> **SET EXERCISE**
Beginning with the line that contains "hanger_wood(wood)" and ending with the line that contains "imported = [obj", reproduce each line exactly; include both and add nothing.

● ● ● ● ● ● ●

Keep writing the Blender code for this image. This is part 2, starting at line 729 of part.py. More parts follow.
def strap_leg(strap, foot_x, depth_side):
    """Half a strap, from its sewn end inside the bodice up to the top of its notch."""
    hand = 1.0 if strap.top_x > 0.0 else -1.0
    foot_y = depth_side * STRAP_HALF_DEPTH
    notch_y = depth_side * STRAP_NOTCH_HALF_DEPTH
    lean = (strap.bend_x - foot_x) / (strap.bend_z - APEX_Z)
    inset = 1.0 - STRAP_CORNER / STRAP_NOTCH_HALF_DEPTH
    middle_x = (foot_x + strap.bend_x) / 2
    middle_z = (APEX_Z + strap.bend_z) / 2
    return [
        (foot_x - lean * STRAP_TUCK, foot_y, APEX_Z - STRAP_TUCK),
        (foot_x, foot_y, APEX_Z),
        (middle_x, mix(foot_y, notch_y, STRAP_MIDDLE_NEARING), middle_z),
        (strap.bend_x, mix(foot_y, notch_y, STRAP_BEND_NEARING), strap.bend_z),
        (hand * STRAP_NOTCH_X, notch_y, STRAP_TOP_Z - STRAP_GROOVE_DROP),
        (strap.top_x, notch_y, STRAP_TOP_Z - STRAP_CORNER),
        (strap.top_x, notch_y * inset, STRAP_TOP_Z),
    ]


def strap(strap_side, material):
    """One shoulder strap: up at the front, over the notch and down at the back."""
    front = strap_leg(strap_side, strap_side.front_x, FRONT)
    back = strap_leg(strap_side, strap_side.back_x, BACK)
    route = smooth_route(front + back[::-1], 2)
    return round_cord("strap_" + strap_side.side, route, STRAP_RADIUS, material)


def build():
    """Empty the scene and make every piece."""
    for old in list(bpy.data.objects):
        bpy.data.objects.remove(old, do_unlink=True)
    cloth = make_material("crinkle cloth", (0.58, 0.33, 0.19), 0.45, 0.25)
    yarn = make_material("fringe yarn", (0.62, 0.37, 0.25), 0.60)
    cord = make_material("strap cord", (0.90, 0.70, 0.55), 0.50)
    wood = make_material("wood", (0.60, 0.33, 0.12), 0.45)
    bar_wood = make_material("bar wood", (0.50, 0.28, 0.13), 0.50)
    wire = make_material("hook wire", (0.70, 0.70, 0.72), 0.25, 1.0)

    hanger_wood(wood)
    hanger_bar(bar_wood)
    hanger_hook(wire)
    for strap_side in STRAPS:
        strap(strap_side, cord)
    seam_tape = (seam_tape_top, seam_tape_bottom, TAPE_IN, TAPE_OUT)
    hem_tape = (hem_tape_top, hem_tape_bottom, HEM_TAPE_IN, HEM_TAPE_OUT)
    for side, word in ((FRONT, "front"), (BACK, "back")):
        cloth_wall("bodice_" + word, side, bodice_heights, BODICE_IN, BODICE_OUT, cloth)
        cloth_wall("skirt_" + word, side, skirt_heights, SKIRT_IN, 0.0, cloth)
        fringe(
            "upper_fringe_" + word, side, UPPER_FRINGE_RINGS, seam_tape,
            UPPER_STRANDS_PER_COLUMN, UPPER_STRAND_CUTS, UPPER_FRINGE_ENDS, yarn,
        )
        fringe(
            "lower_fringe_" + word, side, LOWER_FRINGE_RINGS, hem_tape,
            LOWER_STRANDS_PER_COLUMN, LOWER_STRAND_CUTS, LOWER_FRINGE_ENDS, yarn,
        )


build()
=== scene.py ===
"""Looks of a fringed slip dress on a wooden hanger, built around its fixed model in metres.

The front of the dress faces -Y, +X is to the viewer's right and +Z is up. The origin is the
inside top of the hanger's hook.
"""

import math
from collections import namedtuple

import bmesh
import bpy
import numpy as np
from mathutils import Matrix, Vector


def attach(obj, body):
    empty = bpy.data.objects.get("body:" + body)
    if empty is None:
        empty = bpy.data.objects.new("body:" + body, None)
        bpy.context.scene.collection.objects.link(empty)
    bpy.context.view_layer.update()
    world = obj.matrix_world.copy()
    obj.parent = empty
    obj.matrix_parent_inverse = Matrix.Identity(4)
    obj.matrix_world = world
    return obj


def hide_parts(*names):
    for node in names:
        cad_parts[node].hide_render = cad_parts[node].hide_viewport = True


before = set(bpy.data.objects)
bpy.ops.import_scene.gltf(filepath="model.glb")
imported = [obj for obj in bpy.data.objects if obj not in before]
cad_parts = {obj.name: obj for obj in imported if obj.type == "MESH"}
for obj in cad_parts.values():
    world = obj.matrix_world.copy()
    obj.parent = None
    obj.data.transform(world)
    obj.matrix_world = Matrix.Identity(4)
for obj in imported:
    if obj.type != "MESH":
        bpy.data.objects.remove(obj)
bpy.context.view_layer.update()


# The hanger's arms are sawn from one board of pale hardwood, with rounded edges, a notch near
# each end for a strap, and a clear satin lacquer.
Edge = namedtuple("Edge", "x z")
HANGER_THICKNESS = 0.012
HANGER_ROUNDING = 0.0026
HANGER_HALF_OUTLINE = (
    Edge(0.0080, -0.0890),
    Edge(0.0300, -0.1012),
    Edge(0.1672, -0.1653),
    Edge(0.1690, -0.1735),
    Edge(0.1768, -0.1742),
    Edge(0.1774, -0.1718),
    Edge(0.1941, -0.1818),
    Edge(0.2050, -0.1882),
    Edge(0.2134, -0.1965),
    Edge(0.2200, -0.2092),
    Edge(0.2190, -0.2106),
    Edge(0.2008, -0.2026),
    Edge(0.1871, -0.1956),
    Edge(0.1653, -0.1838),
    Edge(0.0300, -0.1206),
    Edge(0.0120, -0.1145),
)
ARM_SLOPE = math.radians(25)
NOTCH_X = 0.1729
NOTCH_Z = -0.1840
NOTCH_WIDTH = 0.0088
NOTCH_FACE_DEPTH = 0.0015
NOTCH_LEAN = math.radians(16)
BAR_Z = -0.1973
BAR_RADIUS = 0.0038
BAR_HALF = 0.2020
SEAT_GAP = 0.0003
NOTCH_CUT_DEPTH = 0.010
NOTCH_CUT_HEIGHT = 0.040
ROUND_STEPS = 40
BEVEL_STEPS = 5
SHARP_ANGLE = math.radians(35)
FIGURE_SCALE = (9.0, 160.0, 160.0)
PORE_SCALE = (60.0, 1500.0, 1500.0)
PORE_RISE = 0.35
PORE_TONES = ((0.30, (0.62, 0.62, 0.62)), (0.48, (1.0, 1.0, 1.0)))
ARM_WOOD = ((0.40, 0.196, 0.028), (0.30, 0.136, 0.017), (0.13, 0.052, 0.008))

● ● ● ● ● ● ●

> **FULL ANSWER**
    hanger_wood(wood)
    hanger_bar(bar_wood)
    hanger_hook(wire)
    for strap_side in STRAPS:
        strap(strap_side, cord)
    seam_tape = (seam_tape_top, seam_tape_bottom, TAPE_IN, TAPE_OUT)
    hem_tape = (hem_tape_top, hem_tape_bottom, HEM_TAPE_IN, HEM_TAPE_OUT)
    for side, word in ((FRONT, "front"), (BACK, "back")):
        cloth_wall("bodice_" + word, side, bodice_heights, BODICE_IN, BODICE_OUT, cloth)
        cloth_wall("skirt_" + word, side, skirt_heights, SKIRT_IN, 0.0, cloth)
        fringe(
            "upper_fringe_" + word, side, UPPER_FRINGE_RINGS, seam_tape,
            UPPER_STRANDS_PER_COLUMN, UPPER_STRAND_CUTS, UPPER_FRINGE_ENDS, yarn,
        )
        fringe(
            "lower_fringe_" + word, side, LOWER_FRINGE_RINGS, hem_tape,
            LOWER_STRANDS_PER_COLUMN, LOWER_STRAND_CUTS, LOWER_FRINGE_ENDS, yarn,
        )


build()
=== scene.py ===
"""Looks of a fringed slip dress on a wooden hanger, built around its fixed model in metres.

The front of the dress faces -Y, +X is to the viewer's right and +Z is up. The origin is the
inside top of the hanger's hook.
"""

import math
from collections import namedtuple

import bmesh
import bpy
import numpy as np
from mathutils import Matrix, Vector


def attach(obj, body):
    empty = bpy.data.objects.get("body:" + body)
    if empty is None:
        empty = bpy.data.objects.new("body:" + body, None)
        bpy.context.scene.collection.objects.link(empty)
    bpy.context.view_layer.update()
    world = obj.matrix_world.copy()
    obj.parent = empty
    obj.matrix_parent_inverse = Matrix.Identity(4)
    obj.matrix_world = world
    return obj


def hide_parts(*names):
    for node in names:
        cad_parts[node].hide_render = cad_parts[node].hide_viewport = True


before = set(bpy.data.objects)
bpy.ops.import_scene.gltf(filepath="model.glb")
imported = [obj for obj in bpy.data.objects if obj not in before]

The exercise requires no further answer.